GOAL: Take the data below and copy exactly the lines starting at the one with "bm.to_mesh(mesh)" and finishing at the one with "if empty is", both included.

____

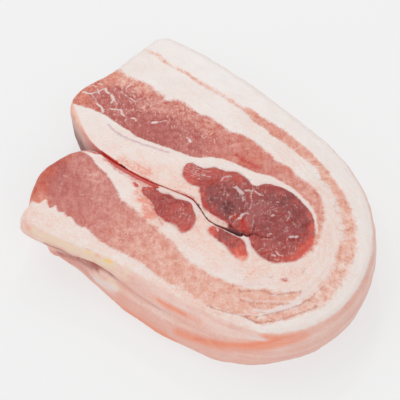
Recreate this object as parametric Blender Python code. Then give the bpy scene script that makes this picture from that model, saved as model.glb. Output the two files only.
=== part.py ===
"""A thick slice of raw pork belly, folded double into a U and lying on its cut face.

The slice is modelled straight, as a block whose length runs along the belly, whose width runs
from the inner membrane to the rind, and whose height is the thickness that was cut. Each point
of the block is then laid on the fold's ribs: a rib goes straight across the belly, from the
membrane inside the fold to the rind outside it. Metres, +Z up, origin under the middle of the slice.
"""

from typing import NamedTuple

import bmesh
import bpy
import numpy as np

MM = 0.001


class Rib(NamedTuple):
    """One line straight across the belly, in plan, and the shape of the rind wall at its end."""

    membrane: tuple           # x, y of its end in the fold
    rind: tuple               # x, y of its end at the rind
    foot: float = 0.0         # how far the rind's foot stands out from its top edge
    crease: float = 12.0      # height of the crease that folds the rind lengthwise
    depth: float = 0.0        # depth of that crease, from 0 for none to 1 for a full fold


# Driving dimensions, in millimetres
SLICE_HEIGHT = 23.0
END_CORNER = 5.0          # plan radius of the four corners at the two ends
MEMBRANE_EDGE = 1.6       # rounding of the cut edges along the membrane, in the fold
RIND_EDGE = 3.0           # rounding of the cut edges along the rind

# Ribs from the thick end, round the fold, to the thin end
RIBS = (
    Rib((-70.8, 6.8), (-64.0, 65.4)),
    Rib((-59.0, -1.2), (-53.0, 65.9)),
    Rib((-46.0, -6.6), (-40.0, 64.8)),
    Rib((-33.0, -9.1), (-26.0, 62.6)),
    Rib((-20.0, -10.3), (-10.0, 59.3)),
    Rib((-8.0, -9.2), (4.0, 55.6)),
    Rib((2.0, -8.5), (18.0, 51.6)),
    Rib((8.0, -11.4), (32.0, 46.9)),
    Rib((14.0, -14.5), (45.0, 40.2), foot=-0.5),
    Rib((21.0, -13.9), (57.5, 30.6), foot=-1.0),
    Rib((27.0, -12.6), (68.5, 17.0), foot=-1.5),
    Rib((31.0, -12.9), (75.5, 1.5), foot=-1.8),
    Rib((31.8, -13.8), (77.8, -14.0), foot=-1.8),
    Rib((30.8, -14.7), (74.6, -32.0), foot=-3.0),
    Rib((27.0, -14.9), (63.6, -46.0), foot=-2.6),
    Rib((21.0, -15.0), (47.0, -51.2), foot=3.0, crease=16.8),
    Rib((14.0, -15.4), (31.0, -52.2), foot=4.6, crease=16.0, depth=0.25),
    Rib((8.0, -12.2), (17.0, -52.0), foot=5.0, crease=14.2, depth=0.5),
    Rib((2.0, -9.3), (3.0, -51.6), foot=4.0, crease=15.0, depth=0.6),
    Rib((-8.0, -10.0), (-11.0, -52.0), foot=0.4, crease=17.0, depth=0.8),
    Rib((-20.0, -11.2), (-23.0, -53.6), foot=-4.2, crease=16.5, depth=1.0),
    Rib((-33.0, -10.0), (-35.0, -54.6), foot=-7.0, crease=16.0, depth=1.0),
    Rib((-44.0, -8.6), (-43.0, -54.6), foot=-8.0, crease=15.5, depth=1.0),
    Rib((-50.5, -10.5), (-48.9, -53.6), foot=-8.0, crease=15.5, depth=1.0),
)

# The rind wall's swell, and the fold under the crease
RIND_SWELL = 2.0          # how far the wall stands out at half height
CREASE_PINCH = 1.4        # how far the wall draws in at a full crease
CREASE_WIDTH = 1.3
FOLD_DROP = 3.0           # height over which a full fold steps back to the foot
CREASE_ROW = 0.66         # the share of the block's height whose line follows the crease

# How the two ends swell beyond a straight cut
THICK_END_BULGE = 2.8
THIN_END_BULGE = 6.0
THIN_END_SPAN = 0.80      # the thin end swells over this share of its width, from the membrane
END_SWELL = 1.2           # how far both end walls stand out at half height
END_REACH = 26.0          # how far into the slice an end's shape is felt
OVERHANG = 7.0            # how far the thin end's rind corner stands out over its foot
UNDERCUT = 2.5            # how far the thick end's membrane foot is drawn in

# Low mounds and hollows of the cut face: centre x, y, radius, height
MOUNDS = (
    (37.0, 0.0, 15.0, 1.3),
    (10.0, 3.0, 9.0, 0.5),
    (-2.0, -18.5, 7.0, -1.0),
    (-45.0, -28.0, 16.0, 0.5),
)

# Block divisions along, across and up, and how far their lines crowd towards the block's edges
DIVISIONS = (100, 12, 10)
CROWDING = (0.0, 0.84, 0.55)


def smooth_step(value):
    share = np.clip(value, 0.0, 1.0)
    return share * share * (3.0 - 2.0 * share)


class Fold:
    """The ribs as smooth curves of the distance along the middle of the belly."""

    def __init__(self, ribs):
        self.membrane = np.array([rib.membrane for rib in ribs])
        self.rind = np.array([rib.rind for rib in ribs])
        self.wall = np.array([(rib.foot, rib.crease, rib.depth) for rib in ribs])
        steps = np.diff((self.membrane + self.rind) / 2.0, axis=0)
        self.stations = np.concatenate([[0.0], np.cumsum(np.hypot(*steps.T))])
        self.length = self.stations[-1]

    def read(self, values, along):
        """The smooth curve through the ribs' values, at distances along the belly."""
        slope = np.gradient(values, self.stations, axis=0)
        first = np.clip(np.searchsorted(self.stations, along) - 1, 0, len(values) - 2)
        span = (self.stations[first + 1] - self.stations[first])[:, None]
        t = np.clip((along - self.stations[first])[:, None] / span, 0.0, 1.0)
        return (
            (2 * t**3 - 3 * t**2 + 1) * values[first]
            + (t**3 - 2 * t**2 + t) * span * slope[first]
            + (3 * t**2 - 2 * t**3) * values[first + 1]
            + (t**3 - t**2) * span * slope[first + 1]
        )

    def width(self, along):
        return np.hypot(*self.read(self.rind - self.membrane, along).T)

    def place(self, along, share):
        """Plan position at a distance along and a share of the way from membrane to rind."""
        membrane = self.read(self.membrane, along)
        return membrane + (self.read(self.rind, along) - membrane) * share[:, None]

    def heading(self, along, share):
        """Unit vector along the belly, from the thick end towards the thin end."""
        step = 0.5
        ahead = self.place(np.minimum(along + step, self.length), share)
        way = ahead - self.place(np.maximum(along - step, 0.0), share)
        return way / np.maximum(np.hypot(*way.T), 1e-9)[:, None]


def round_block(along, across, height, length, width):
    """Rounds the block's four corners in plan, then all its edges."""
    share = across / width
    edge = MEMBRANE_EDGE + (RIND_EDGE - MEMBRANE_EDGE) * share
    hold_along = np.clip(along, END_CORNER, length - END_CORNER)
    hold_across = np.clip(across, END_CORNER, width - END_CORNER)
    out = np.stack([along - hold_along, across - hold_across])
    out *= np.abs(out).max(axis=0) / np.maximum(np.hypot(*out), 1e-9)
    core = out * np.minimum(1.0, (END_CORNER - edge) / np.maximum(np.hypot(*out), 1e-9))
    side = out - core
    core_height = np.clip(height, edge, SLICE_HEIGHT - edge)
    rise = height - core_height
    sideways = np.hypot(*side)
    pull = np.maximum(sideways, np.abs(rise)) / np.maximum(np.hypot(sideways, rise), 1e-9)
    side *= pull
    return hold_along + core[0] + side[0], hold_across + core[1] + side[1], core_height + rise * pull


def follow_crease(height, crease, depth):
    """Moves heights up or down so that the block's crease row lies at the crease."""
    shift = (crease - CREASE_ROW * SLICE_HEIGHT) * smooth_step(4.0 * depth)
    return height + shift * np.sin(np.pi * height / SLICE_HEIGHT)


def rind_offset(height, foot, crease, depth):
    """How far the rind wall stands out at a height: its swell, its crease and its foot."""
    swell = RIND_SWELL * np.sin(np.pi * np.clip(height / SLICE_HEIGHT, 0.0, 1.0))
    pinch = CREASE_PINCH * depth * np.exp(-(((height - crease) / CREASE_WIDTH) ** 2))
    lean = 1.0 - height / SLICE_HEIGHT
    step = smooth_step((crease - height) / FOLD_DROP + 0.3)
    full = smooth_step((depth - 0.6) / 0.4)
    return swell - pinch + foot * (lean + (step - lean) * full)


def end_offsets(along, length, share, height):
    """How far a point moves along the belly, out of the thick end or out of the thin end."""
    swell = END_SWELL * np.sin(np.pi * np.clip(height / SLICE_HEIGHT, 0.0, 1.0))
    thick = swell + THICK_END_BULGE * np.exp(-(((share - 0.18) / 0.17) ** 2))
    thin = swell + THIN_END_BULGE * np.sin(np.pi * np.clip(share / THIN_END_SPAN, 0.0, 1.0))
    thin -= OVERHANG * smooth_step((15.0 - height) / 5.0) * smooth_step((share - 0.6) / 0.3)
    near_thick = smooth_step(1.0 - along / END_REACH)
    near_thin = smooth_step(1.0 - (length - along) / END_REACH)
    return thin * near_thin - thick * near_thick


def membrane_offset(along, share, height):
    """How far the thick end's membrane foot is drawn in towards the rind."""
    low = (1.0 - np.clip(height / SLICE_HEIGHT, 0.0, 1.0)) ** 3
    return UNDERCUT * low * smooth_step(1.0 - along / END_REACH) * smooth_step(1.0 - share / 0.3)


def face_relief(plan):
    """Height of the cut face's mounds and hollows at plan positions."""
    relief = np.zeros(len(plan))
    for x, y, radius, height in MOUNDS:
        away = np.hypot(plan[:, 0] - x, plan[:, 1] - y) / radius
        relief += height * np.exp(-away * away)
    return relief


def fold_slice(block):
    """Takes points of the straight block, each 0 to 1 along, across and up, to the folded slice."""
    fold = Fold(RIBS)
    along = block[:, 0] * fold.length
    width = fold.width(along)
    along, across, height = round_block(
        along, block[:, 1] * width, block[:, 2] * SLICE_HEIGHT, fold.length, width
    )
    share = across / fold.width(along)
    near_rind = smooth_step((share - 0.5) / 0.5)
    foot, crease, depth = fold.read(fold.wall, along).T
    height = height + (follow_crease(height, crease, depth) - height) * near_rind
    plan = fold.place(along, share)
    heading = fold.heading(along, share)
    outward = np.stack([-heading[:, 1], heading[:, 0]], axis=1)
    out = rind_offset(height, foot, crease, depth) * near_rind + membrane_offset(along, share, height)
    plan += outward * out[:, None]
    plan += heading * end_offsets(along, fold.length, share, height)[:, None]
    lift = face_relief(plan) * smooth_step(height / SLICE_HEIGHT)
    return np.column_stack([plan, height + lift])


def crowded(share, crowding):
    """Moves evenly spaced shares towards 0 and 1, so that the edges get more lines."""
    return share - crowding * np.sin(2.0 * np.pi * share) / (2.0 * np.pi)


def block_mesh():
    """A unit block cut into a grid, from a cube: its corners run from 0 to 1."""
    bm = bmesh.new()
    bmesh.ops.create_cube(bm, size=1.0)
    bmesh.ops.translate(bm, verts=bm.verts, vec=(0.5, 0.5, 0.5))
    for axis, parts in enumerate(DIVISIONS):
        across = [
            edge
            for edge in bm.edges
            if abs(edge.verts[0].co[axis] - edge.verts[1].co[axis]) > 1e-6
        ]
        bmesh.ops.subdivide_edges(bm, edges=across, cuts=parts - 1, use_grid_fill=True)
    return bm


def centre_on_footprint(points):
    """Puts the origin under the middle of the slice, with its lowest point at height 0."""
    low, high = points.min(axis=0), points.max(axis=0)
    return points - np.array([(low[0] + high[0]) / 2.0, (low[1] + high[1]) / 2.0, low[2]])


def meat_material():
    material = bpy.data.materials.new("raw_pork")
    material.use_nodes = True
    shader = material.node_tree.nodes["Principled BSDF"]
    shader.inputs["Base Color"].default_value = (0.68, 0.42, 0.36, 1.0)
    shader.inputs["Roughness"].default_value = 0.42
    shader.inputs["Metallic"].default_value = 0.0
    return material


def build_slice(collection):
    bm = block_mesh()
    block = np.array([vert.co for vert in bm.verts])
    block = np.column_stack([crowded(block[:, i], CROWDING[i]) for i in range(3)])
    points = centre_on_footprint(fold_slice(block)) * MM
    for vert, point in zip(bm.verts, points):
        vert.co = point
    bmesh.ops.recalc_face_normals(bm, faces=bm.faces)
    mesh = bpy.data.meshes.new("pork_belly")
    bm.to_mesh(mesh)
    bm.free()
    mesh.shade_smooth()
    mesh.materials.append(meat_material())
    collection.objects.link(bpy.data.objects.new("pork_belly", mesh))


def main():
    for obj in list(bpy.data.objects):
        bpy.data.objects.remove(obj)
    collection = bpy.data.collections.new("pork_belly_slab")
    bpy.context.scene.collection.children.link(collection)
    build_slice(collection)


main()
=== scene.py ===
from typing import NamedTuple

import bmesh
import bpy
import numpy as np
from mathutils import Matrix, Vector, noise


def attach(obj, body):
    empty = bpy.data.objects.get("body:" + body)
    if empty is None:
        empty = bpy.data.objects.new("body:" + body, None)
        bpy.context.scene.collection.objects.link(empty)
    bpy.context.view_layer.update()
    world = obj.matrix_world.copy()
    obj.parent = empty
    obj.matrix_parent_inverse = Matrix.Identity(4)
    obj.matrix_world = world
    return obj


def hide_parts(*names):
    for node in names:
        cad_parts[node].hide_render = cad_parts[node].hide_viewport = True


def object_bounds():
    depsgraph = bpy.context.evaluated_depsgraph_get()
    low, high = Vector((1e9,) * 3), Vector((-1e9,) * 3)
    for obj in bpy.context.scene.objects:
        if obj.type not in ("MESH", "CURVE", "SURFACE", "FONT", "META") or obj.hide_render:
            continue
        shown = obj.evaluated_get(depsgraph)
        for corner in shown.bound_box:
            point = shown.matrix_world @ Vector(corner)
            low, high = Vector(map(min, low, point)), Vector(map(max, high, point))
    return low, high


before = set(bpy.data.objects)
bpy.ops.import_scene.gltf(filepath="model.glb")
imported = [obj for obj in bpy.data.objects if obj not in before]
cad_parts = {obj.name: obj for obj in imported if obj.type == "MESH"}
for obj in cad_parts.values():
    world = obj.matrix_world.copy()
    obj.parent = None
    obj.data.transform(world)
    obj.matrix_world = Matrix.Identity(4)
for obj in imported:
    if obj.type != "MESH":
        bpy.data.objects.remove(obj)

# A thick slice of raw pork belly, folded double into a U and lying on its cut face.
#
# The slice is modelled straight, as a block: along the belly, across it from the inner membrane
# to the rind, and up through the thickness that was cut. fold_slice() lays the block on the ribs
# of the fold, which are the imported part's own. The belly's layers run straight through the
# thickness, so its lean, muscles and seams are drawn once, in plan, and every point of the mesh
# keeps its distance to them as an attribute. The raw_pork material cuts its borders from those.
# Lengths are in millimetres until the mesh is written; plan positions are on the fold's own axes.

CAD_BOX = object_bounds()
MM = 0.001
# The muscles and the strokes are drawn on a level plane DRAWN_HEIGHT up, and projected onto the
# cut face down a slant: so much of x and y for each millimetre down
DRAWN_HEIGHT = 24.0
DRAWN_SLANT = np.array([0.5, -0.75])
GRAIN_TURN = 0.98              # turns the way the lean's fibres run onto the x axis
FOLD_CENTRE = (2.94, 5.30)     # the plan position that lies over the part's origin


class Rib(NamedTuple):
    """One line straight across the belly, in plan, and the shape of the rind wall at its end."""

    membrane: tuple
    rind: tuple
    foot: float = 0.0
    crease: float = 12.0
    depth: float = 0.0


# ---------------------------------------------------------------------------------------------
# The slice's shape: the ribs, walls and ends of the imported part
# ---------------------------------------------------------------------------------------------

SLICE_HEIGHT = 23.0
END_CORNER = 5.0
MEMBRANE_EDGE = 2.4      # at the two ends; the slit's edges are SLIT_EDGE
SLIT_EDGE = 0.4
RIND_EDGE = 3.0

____

CORRECT ANSWER:
    bm.to_mesh(mesh)
    bm.free()
    mesh.shade_smooth()
    mesh.materials.append(meat_material())
    collection.objects.link(bpy.data.objects.new("pork_belly", mesh))


def main():
    for obj in list(bpy.data.objects):
        bpy.data.objects.remove(obj)
    collection = bpy.data.collections.new("pork_belly_slab")
    bpy.context.scene.collection.children.link(collection)
    build_slice(collection)


main()
=== scene.py ===
from typing import NamedTuple

import bmesh
import bpy
import numpy as np
from mathutils import Matrix, Vector, noise


def attach(obj, body):
    empty = bpy.data.objects.get("body:" + body)
    if empty is None:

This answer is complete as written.